Qualifying for the Best Lease Deals

Lease deals also require good credit, typically 680 or higher. However, lease approval focuses more on your ability to make the monthly payment than on your total debt load. Lessors also check your previous lease or loan history. If you have never had an auto loan or lease, you may need a co-signer or a larger down payment. Mileage allowances are negotiable. If you know you drive more than the standard twelve thousand miles per year, ask for a higher mileage lease. It will increase your monthly payment but save you from costly overage fees.

Special Programs for Military, First Responders, and Recent Graduates

Kia also offers special financing programs for military members, first responders, and recent graduates.

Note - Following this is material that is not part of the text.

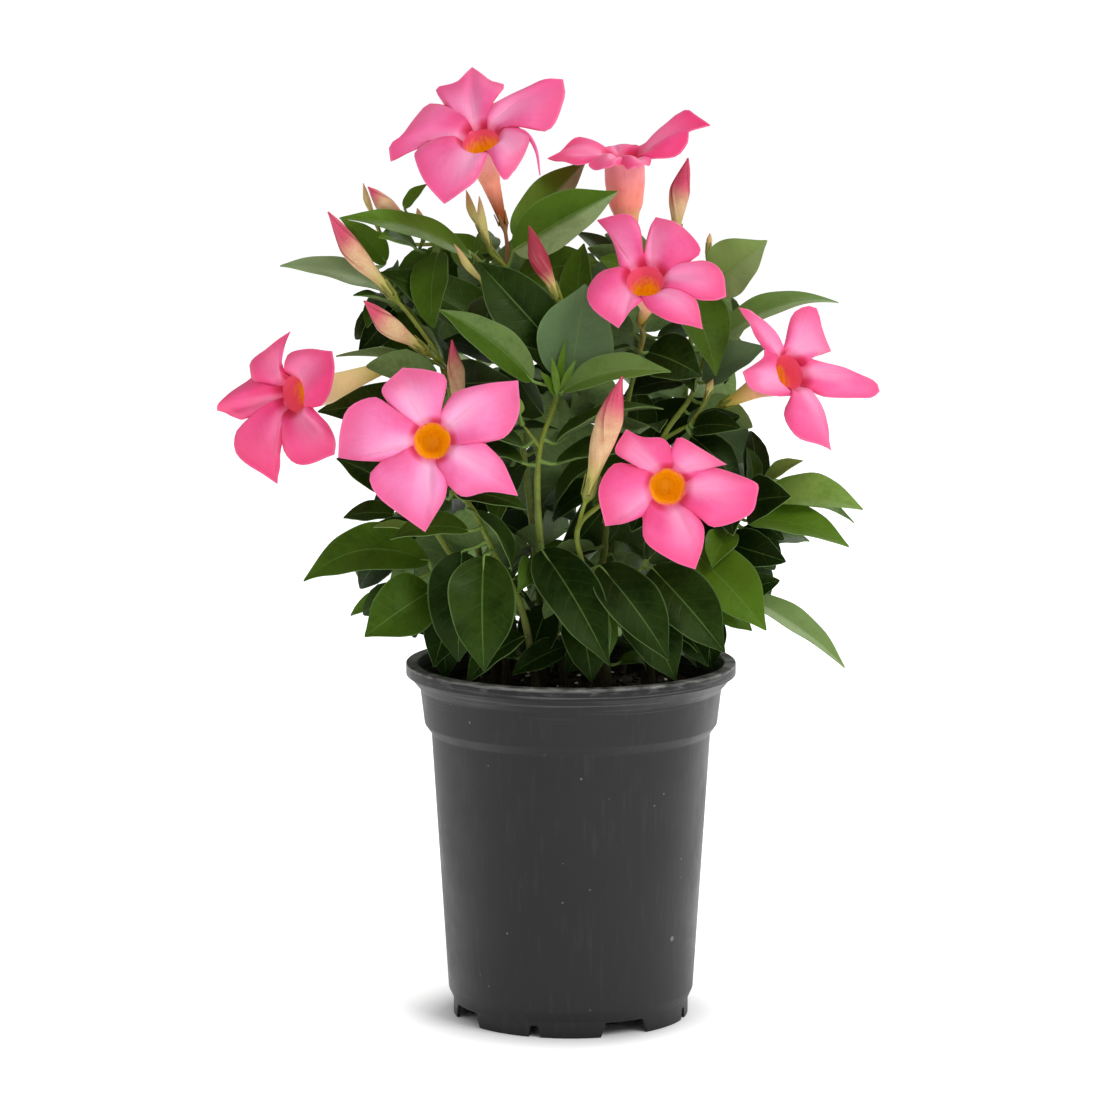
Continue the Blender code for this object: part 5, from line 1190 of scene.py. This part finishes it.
# Leaves that are hidden from the viewer, in metres, degrees and shares
GROWN_LEAF_LENGTH = 0.052
GROWN_LEAF_HALF_WIDTH = 0.0125
GROWN_PETIOLE = 0.007
GROWN_ARCH = 0.004
GROWN_TRIES = 24
GROWN_LENGTHS = (0.72, 1.1)
SHORTER_EACH_TRY = 0.03
PAIR_SPACING = 0.036
PAIR_START = 0.83
LEAF_SEED = 1009
BARE_HEIGHT = 0.02
LOW_HEIGHT = 0.07
LOW_PITCHES = (-65, -15)
HIGH_PITCHES = (-50, 25)
GROWN_ROLLS = (-40, 40)
GROWN_SWAY = (-0.7, 0.7)
GROWN_TINT = 0.08
GROWN_TINT_SPREAD = 0.3

# By stem. foot and tip: the ends of the blade. wide: its width in pixels. turn: degrees that the
# blade is turned up from facing the viewer. arch: millimetres it bows. tint: 0 the darkest, 1 a
# fresh yellow-green, and below 0 a painted blue-green reflection of the sky, on those that mirror
# it. silver: share of the half left of the way to the tip, and of the half right of it, that
# carries a painted pale grey-green reflection where it catches the light. bow: how far it bends to
# one side as seen, by the share of its length.
Leaf = namedtuple("Leaf", "foot tip wide turn arch tint silver bow", defaults=((0.0, 0.0), 0.0))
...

These programs may include additional cash back, reduced APRs, or waived fees. Recent graduate programs typically require proof of graduation within the last twelve months and proof of employment. Military programs may require active duty status or proof of service. Always ask the dealer if you qualify for any special programs because they are not always advertised widely.

Final Thoughts

Comparing kia financing offers does not have to be complicated. Start by deciding whether you want to own the car or lease it. If you want ownership and drive many miles, focus on low APR loan offers. If you want lower monthly payments and a new car every few years, focus on lease deals. Within each category, compare the total cost over the time you expect to keep the vehicle, not just the monthly payment. Check your credit score before you apply. Save for a down payment. And always read the fine print. With the right comparison, you can drive away in a new Kia with a financing deal that truly fits your life and your budget.